Soon after, Salon published a reply from Gornick. "There is a vast misunderstanding abroad about how to read a memoir," she said. She was hurt that some observers had compared her to outright fabulists and "liars" such as Benjamin Wilkomirksi (the author of a fabricated Holocaust memoir) and Jayson Blair (the recently disgraced New York Times reporter).
"It is a misunderstanding to read a memoir as though the writer owes the reader the same record of literal accuracy that is owed in newspaper reporting or in literary journalism," Gornick wrote. "What the memoirist owes the reader is the ability to persuade that the narrator is trying, as honestly as possible, to get to the bottom of the experience at hand." In other words, the spirit of the experience is more important than the letter.
In the case of her own memoir, Gornick said, the heart of the story was the flash of insight that "I could not leave my mother because I had become my mother". Everything in the book was subordinated to that story - including its models in the flesh, herself and her mother.

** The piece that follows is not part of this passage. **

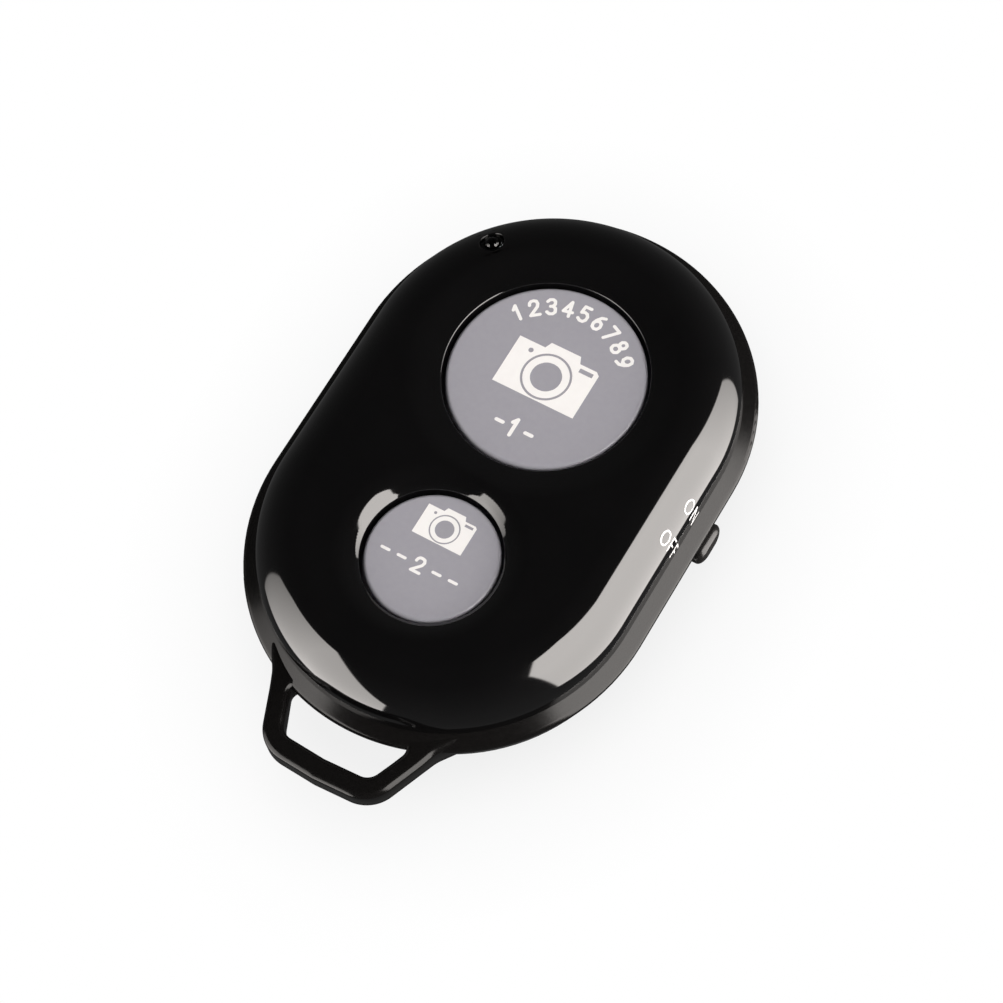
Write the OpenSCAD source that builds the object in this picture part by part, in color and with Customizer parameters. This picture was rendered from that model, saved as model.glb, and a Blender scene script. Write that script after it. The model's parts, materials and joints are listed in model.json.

It may well be true, as Gornick says, that there is a vast misunderstanding abroad about the nature of memoir as a literary artefact. And clearly memory is fickle and subjective. Two members of the same family will often disagree about the same event, and nobody can recall exact dialogue from an hour ago, let alone 30 years ago. But if the knowledgeable and sophisticated students at Goucher had trouble with Gornick's definition of truth in memoir, then how is the average reader to know what to take on trust?